THE PROBLEM:
Lines containing the word "this" are to be located and copied.

........

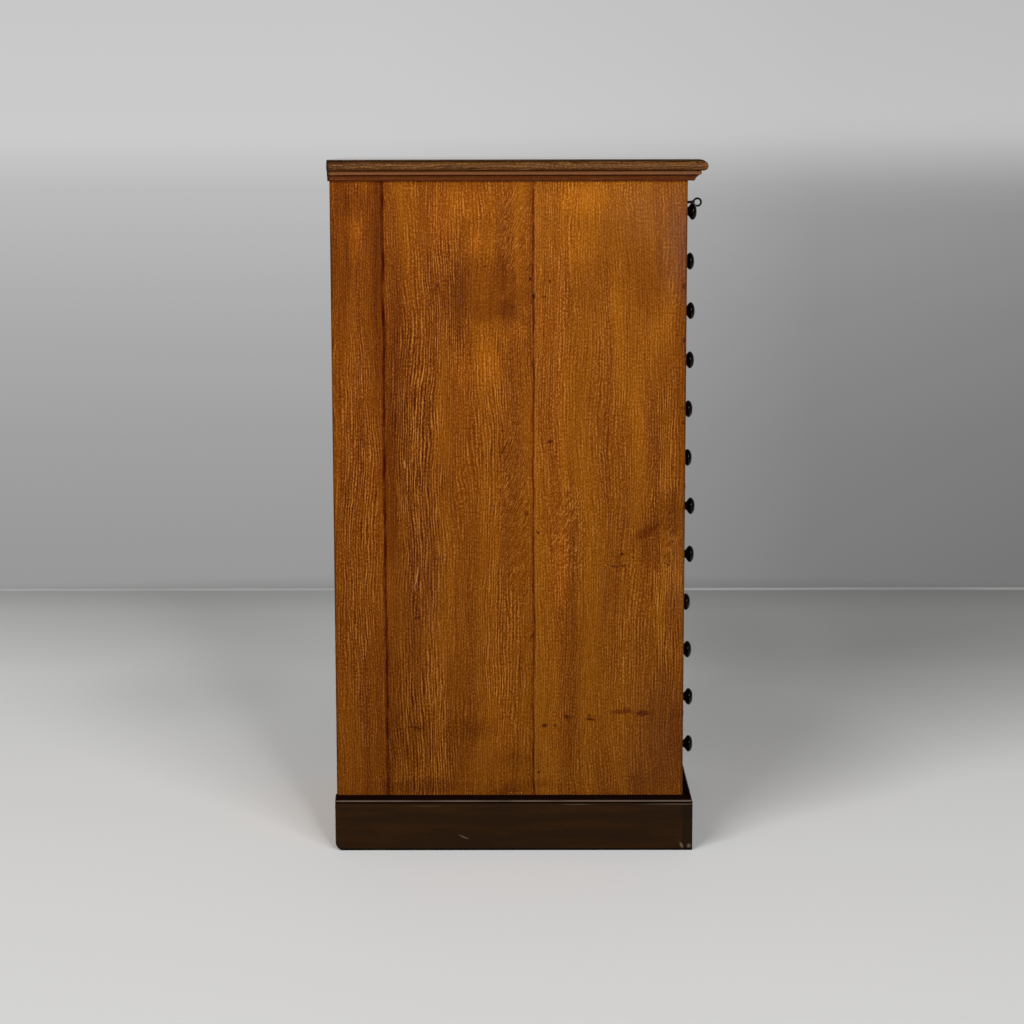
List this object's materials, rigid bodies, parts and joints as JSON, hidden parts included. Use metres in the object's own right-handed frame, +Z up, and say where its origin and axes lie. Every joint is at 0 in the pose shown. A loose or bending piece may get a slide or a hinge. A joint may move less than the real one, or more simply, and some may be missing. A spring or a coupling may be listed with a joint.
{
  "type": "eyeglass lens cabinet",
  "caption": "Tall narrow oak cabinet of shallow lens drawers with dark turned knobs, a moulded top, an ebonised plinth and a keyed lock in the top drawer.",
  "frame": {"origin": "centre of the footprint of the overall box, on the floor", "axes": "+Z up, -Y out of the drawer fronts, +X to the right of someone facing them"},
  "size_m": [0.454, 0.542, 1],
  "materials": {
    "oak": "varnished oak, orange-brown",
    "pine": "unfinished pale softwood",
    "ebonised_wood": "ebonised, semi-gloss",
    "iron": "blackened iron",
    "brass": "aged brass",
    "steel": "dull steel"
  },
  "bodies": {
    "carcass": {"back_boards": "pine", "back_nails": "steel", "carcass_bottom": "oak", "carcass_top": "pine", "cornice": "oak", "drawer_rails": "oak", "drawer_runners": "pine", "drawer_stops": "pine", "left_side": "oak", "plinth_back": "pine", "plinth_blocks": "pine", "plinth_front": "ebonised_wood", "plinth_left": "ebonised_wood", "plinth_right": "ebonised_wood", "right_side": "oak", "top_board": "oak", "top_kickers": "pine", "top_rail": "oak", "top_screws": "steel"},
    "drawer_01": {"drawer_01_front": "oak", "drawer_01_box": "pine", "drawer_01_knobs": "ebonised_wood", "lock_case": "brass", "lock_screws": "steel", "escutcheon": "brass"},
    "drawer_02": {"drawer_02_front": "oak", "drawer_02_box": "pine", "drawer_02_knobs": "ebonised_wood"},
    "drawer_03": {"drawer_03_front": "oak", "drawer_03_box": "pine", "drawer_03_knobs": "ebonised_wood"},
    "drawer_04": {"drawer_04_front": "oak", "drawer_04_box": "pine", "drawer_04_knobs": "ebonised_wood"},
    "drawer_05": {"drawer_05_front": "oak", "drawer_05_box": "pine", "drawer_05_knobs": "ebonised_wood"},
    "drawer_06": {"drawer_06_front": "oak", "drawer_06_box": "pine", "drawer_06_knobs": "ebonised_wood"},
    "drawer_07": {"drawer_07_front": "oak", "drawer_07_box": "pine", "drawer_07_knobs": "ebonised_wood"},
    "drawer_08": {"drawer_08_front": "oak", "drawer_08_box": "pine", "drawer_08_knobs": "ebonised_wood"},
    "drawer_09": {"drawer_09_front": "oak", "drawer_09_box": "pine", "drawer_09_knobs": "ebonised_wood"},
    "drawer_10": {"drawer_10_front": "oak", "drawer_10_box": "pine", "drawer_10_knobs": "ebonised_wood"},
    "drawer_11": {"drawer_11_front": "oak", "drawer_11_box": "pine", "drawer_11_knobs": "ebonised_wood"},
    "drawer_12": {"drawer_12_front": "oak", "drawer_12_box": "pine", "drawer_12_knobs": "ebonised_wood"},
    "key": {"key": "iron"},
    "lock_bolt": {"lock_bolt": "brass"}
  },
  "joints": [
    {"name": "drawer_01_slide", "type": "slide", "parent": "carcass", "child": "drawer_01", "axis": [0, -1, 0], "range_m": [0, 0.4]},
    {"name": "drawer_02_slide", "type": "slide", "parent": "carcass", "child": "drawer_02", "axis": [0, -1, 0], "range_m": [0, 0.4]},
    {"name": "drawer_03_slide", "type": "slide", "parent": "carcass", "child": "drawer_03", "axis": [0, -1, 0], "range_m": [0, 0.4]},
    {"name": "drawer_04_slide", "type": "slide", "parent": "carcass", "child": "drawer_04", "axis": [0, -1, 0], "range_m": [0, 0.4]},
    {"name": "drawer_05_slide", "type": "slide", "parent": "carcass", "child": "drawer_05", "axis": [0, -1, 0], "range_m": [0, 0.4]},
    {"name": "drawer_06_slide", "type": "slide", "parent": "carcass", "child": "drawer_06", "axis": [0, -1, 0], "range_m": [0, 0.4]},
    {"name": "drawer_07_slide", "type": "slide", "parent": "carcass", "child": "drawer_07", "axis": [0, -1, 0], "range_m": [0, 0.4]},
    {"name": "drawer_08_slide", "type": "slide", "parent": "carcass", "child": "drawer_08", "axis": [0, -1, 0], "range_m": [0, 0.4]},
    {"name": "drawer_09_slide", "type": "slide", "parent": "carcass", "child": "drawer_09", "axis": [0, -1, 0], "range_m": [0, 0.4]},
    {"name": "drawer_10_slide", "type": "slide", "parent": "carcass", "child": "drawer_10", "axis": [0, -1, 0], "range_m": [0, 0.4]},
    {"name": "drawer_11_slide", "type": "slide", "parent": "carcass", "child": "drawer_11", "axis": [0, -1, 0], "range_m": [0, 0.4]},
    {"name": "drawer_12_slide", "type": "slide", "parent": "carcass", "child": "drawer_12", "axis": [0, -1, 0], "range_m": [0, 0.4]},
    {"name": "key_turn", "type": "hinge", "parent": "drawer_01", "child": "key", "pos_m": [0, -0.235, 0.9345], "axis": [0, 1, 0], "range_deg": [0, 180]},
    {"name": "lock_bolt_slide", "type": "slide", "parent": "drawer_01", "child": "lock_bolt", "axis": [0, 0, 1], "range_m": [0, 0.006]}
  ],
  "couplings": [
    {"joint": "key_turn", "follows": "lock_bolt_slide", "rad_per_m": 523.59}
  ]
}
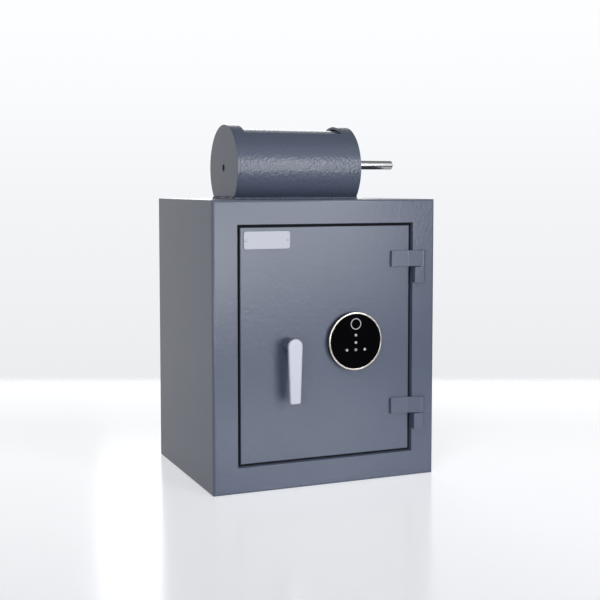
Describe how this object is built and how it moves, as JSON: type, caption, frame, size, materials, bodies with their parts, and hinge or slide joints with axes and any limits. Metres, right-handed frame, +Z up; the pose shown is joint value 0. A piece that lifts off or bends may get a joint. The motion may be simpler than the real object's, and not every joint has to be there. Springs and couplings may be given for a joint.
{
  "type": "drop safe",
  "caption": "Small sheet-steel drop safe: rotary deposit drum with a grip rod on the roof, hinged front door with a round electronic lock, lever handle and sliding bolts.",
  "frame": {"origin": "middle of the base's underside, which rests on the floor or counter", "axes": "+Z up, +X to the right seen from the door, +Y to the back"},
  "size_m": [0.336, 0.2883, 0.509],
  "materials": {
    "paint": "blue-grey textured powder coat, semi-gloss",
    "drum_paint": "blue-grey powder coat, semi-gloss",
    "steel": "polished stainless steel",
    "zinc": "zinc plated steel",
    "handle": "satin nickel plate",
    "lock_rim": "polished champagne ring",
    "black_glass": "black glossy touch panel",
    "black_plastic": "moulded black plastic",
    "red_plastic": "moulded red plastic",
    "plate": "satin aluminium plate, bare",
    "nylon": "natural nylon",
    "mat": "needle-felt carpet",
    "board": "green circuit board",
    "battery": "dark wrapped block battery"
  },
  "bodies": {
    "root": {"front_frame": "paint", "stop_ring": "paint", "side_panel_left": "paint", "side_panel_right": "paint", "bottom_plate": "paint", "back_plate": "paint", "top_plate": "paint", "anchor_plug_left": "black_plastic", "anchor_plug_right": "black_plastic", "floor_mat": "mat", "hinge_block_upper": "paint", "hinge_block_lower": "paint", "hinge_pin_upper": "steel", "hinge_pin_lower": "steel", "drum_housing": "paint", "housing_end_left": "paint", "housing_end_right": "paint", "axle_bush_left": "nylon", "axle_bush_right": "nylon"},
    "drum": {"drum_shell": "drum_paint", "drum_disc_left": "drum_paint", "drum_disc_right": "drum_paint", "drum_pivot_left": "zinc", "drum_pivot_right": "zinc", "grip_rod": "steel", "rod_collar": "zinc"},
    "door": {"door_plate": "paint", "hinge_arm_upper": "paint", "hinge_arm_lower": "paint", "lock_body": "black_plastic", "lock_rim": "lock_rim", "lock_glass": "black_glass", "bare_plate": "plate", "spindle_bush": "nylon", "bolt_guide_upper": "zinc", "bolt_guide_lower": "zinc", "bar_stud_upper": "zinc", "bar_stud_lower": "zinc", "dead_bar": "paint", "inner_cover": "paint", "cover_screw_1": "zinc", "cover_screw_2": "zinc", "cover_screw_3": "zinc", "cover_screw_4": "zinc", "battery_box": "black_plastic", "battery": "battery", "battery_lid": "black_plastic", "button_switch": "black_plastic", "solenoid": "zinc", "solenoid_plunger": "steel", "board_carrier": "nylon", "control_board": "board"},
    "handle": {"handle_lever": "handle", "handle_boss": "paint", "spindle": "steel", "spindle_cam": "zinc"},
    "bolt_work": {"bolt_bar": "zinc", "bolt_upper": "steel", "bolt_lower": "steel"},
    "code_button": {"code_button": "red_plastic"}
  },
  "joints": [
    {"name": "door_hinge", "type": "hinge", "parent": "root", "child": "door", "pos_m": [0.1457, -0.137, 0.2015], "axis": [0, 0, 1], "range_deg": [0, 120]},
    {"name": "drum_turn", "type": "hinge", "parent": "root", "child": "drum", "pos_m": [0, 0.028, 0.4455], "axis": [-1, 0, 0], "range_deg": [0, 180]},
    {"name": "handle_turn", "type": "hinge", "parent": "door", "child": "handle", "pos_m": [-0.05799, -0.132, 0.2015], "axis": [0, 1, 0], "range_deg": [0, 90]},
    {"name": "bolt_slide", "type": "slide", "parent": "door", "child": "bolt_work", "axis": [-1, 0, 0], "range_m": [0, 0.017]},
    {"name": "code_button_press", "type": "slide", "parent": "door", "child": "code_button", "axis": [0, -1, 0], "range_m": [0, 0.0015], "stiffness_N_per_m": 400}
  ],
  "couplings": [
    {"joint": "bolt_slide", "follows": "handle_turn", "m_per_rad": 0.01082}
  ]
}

........

RESULT:
List this object's materials, rigid bodies, parts and joints as JSON, hidden parts included. Use metres in the object's own right-handed frame, +Z up, and say where its origin and axes lie. Every joint is at 0 in the pose shown. A loose or bending piece may get a slide or a hinge. A joint may move less than the real one, or more simply, and some may be missing. A spring or a coupling may be listed with a joint.
Describe how this object is built and how it moves, as JSON: type, caption, frame, size, materials, bodies with their parts, and hinge or slide joints with axes and any limits. Metres, right-handed frame, +Z up; the pose shown is joint value 0. A piece that lifts off or bends may get a joint. The motion may be simpler than the real object's, and not every joint has to be there. Springs and couplings may be given for a joint.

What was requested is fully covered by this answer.